I have tracked on-chain anomalies for years. The 2017 whale alerts, the 2020 Compound governance coup, the 2021 Bored Ape liquidity trap. Each time, the pattern is the same: a structural assumption—here, simulation integrity—is treated as gospel until someone breaks it. This attack is not sophisticated in terms of code. It is sophisticated in its understanding of human behavior: we trust what we see on the screen.

Contrarian: The Real Vulnerability Isn’t Code—It’s Trust

Governance is a silent coup, not a vote. Here, the coup is against the implicit trust that “simulation equals execution.” The industry has spent years optimizing for speed and efficiency, shaving milliseconds off quote generation. But no one asked: what if the quote is a lie?

The common reaction will be to blame Uniswap v4’s hook mechanism. Regulators will call for audits. But the deeper issue is that simulation is an off-chain black box. No consensus mechanism validates it. No oracle confirms it. The wallet sees a number, and the user acts on it. This attack proves that speed—the very thing we optimized for—is the weapon used against us. Speed kills the slow; insight kills the fast.

Here is the contrarian take: the attacker is not the enemy. The enemy is the assumption that off-chain data is trustworthy without on-chain verification. Every wallet, every aggregator, every router that trusts a simulation without a subsequent integrity check is a ticking bomb. The $34,600 profit is small. But the method is reproducible, scalable, and nearly invisible to real-time monitoring.

This is not a bug in Uniswap or Curve. It is a bug in how we design user experience. We traded security for convenience. The market does not forgive structural inefficiency.

Takeaway: What Comes Next

Three things will happen. First, aggregators and wallets will add post-trade verification: compare simulated output to actual output, flag discrepancies. Second, Uniswap will face pressure to restrict hook permissions or introduce a whitelist.
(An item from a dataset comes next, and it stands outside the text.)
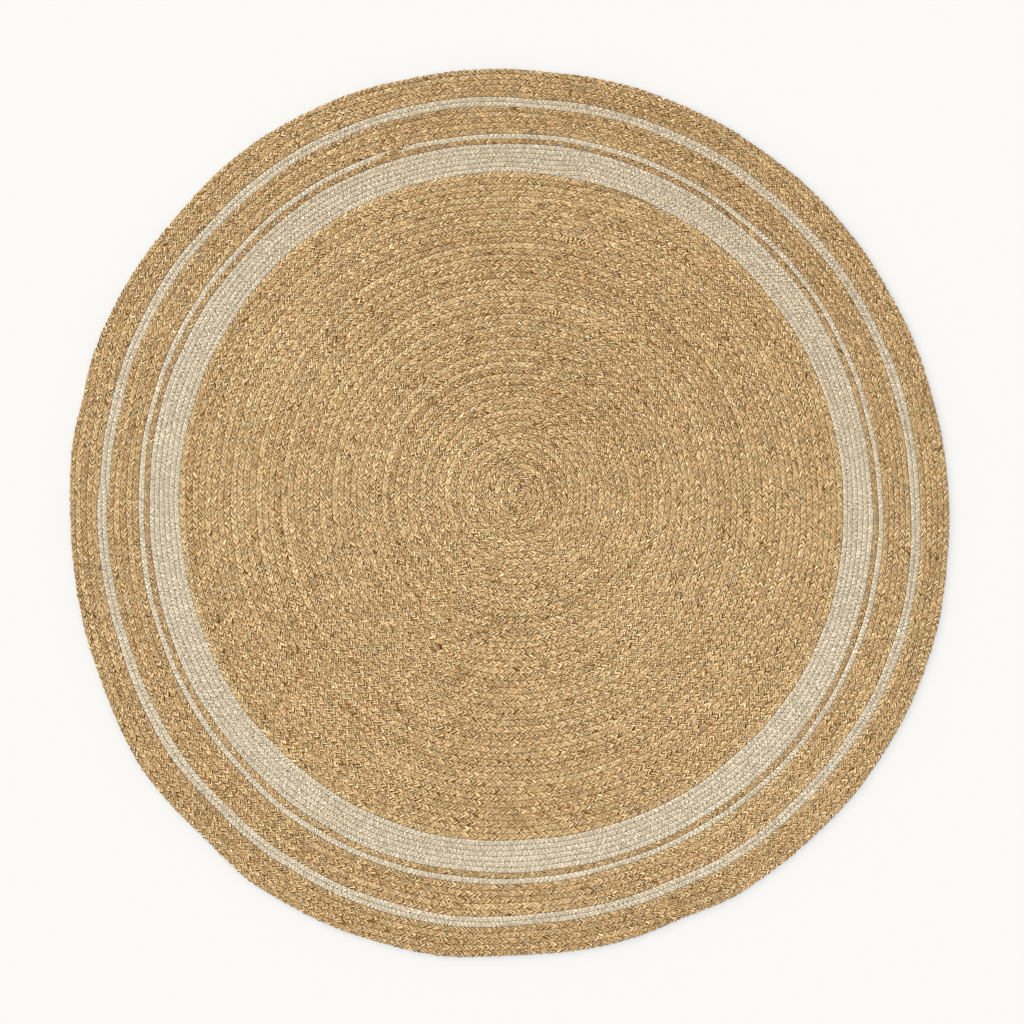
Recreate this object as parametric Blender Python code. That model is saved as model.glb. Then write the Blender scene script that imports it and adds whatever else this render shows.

Third, a new category of security tools will emerge—call it “simulation integrity verification.” Enso Shield is already positioning itself for this.

But the real question is not technical. It is cultural. Will the industry accept that simulation is a privilege, not a right? Or will we continue to pay the tax of volatility on the unprepared?

The chart lies. The ledger does not blink. But the ledger only tells the truth after the transaction is mined. By then, the poison has already been swallowed.

Alpha is not given; it is seized in the noise. Today’s noise is the silent revert. Tomorrow’s noise will be the protocol that dares to verify before trusting.

If you route through a pool, ask yourself: who programmed the simulation? The answer may be the difference between a swap and a scam.